» **Your objective**
A precise retyping is required of every line from the one containing "for (const [side, y]" down to the one containing "obj.matrix_world = world", both included, and of no other line.

» **Recorded data**
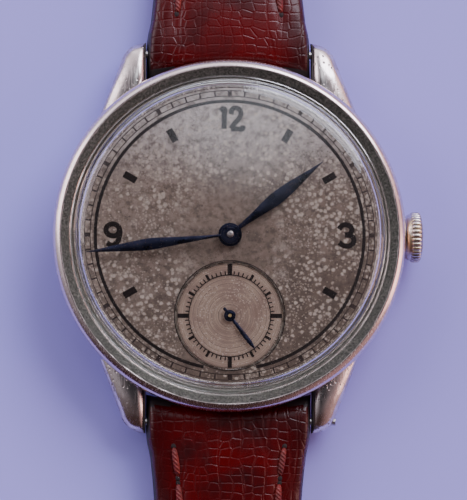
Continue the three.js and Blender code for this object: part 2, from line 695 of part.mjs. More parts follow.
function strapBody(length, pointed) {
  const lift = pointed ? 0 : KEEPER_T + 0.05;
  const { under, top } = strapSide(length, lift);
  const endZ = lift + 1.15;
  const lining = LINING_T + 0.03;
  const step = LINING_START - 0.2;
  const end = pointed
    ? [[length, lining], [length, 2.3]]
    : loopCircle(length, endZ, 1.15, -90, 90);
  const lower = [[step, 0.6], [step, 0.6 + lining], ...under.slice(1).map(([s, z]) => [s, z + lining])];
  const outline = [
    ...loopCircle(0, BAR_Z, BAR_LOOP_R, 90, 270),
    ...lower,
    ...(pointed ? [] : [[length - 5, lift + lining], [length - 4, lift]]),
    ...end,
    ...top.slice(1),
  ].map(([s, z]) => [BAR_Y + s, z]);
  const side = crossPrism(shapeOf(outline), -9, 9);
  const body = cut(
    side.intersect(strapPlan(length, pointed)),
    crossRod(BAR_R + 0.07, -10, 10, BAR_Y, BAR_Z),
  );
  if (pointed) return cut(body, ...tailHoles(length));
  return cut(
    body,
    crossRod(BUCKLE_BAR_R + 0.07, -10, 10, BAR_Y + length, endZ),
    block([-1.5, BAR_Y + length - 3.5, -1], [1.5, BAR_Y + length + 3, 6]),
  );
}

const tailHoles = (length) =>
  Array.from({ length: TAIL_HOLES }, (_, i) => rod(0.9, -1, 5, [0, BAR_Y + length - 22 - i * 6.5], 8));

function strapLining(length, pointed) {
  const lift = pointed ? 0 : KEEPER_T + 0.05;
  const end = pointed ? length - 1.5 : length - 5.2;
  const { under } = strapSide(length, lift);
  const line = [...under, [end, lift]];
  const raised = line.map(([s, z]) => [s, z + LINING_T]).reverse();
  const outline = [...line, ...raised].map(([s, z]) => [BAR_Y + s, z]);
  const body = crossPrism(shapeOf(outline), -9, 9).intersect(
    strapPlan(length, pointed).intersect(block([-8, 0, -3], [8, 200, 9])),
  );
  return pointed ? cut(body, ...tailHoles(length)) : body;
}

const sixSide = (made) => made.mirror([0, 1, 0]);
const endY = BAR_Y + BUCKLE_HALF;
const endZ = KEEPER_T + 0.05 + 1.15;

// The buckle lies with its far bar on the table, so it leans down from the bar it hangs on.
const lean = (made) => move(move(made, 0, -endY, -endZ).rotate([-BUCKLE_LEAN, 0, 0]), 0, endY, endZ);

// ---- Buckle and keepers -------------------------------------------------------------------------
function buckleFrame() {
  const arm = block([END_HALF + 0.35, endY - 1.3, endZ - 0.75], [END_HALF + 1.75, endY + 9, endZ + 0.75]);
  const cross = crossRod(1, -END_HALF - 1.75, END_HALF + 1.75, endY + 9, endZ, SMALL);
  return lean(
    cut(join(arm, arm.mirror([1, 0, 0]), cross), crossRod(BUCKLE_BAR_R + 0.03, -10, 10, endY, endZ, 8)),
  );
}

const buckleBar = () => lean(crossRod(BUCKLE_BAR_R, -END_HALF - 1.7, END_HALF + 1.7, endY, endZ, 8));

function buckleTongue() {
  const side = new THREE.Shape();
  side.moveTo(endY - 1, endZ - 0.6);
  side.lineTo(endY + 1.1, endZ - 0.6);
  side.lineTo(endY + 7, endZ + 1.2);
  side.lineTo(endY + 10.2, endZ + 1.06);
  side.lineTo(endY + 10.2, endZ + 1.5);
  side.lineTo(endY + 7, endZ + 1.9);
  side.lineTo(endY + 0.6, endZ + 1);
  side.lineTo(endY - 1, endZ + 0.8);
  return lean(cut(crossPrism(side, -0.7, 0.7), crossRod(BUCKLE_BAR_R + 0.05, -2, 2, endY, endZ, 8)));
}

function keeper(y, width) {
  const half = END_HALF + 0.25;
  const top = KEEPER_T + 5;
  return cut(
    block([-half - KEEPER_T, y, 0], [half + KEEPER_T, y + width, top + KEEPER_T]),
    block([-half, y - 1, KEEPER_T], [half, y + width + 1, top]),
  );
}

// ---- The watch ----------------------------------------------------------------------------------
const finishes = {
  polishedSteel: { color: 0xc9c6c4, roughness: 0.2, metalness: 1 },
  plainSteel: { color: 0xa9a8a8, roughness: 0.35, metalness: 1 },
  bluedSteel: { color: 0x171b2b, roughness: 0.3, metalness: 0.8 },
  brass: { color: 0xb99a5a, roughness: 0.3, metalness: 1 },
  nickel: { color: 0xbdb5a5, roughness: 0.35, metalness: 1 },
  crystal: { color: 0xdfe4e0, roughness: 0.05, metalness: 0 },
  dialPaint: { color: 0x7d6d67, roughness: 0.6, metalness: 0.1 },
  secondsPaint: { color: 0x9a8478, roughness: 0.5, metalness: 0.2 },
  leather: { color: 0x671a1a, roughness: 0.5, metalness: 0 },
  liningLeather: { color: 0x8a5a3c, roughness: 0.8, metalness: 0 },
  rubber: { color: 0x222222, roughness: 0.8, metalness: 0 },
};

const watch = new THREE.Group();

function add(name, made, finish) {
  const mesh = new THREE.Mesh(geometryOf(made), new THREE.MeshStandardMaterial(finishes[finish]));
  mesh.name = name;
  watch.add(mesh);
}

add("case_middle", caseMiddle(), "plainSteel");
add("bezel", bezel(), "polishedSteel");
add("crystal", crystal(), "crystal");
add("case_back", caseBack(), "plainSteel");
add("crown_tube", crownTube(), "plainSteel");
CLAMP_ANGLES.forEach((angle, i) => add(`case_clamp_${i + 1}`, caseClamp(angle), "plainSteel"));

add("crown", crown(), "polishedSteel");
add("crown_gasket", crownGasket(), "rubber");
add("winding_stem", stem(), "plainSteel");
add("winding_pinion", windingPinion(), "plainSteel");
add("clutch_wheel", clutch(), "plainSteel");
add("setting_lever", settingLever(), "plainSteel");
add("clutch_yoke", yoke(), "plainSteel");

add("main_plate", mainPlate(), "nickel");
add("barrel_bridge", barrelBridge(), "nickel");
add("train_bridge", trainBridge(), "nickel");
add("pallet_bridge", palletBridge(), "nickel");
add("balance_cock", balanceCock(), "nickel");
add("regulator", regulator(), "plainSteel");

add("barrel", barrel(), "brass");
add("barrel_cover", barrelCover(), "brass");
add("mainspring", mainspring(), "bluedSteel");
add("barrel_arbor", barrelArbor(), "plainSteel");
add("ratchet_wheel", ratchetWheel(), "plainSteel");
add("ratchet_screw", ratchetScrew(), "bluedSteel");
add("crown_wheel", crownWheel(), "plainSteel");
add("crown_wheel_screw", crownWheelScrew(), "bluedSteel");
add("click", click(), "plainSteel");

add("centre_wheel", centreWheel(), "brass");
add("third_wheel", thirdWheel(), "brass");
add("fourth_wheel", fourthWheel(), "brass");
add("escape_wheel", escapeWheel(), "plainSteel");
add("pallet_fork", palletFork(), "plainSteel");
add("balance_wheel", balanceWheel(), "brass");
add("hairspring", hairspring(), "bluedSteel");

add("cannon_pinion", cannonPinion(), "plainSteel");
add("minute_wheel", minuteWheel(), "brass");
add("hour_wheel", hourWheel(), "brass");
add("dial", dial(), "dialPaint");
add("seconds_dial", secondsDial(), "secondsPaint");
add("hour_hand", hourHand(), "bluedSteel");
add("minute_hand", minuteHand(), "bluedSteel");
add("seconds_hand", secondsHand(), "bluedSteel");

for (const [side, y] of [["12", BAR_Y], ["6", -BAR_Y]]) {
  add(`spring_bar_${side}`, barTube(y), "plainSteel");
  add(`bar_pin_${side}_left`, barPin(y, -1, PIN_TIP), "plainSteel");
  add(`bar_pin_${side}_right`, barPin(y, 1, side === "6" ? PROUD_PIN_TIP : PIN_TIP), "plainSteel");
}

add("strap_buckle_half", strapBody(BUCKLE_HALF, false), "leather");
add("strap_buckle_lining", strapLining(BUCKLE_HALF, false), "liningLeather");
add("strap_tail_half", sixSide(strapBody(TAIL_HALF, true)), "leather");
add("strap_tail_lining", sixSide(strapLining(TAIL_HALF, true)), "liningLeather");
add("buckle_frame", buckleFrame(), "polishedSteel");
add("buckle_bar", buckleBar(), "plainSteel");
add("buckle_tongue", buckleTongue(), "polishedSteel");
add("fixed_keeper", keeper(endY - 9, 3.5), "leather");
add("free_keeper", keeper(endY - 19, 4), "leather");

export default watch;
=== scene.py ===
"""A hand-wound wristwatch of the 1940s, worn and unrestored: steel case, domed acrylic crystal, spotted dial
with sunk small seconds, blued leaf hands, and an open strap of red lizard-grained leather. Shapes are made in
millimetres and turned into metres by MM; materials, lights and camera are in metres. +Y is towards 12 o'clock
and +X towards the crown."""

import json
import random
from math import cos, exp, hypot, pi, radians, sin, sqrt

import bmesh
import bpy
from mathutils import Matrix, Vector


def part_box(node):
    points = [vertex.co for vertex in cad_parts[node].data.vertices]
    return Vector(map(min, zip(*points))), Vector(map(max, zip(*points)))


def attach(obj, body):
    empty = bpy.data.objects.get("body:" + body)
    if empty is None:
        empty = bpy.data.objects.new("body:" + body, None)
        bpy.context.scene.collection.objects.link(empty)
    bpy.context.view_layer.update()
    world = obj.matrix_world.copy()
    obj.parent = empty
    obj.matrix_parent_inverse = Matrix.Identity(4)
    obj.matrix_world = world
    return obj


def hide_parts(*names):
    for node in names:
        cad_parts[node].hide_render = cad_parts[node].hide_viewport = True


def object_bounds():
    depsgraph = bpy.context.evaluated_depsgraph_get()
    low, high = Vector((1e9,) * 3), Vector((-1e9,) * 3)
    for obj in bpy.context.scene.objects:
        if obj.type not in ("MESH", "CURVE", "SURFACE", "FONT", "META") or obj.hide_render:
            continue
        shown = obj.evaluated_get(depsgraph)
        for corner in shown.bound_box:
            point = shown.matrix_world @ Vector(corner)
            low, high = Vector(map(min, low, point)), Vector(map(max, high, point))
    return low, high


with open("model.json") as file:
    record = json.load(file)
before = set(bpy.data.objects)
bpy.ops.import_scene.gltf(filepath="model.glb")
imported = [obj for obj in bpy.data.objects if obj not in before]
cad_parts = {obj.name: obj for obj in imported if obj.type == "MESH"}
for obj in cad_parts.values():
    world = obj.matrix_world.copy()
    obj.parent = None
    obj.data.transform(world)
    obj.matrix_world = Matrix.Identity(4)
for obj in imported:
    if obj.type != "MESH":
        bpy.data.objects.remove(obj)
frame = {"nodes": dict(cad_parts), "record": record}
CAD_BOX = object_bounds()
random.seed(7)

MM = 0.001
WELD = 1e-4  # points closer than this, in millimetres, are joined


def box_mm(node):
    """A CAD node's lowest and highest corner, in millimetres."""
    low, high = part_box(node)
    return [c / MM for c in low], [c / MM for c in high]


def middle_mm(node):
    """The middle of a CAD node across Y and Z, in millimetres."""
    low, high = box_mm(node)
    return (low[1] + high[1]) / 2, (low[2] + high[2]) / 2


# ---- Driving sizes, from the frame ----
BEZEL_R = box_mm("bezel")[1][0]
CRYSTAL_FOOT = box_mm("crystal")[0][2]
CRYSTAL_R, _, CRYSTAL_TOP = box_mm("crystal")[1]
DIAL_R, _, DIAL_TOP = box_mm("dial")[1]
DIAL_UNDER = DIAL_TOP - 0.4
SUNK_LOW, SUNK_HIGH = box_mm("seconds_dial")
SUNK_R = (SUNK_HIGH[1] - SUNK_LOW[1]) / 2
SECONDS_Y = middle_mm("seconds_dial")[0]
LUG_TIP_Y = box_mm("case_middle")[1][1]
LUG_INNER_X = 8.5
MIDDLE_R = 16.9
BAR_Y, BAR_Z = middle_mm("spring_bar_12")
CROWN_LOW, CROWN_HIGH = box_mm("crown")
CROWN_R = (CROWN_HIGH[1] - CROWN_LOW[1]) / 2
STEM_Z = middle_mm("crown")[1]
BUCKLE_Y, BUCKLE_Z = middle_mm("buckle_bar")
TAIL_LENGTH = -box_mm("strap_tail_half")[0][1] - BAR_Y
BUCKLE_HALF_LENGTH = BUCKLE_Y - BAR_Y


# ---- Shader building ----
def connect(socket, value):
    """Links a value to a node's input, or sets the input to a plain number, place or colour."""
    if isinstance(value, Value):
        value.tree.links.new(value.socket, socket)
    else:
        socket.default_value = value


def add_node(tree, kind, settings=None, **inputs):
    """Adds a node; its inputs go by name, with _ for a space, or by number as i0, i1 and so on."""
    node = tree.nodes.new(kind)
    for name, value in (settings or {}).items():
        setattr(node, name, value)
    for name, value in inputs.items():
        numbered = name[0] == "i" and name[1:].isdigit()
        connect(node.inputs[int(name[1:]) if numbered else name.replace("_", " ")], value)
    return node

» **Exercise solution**
for (const [side, y] of [["12", BAR_Y], ["6", -BAR_Y]]) {
  add(`spring_bar_${side}`, barTube(y), "plainSteel");
  add(`bar_pin_${side}_left`, barPin(y, -1, PIN_TIP), "plainSteel");
  add(`bar_pin_${side}_right`, barPin(y, 1, side === "6" ? PROUD_PIN_TIP : PIN_TIP), "plainSteel");
}

add("strap_buckle_half", strapBody(BUCKLE_HALF, false), "leather");
add("strap_buckle_lining", strapLining(BUCKLE_HALF, false), "liningLeather");
add("strap_tail_half", sixSide(strapBody(TAIL_HALF, true)), "leather");
add("strap_tail_lining", sixSide(strapLining(TAIL_HALF, true)), "liningLeather");
add("buckle_frame", buckleFrame(), "polishedSteel");
add("buckle_bar", buckleBar(), "plainSteel");
add("buckle_tongue", buckleTongue(), "polishedSteel");
add("fixed_keeper", keeper(endY - 9, 3.5), "leather");
add("free_keeper", keeper(endY - 19, 4), "leather");

export default watch;
=== scene.py ===
"""A hand-wound wristwatch of the 1940s, worn and unrestored: steel case, domed acrylic crystal, spotted dial
with sunk small seconds, blued leaf hands, and an open strap of red lizard-grained leather. Shapes are made in
millimetres and turned into metres by MM; materials, lights and camera are in metres. +Y is towards 12 o'clock
and +X towards the crown."""

import json
import random
from math import cos, exp, hypot, pi, radians, sin, sqrt

import bmesh
import bpy
from mathutils import Matrix, Vector


def part_box(node):
    points = [vertex.co for vertex in cad_parts[node].data.vertices]
    return Vector(map(min, zip(*points))), Vector(map(max, zip(*points)))


def attach(obj, body):
    empty = bpy.data.objects.get("body:" + body)
    if empty is None:
        empty = bpy.data.objects.new("body:" + body, None)
        bpy.context.scene.collection.objects.link(empty)
    bpy.context.view_layer.update()
    world = obj.matrix_world.copy()
    obj.parent = empty
    obj.matrix_parent_inverse = Matrix.Identity(4)
    obj.matrix_world = world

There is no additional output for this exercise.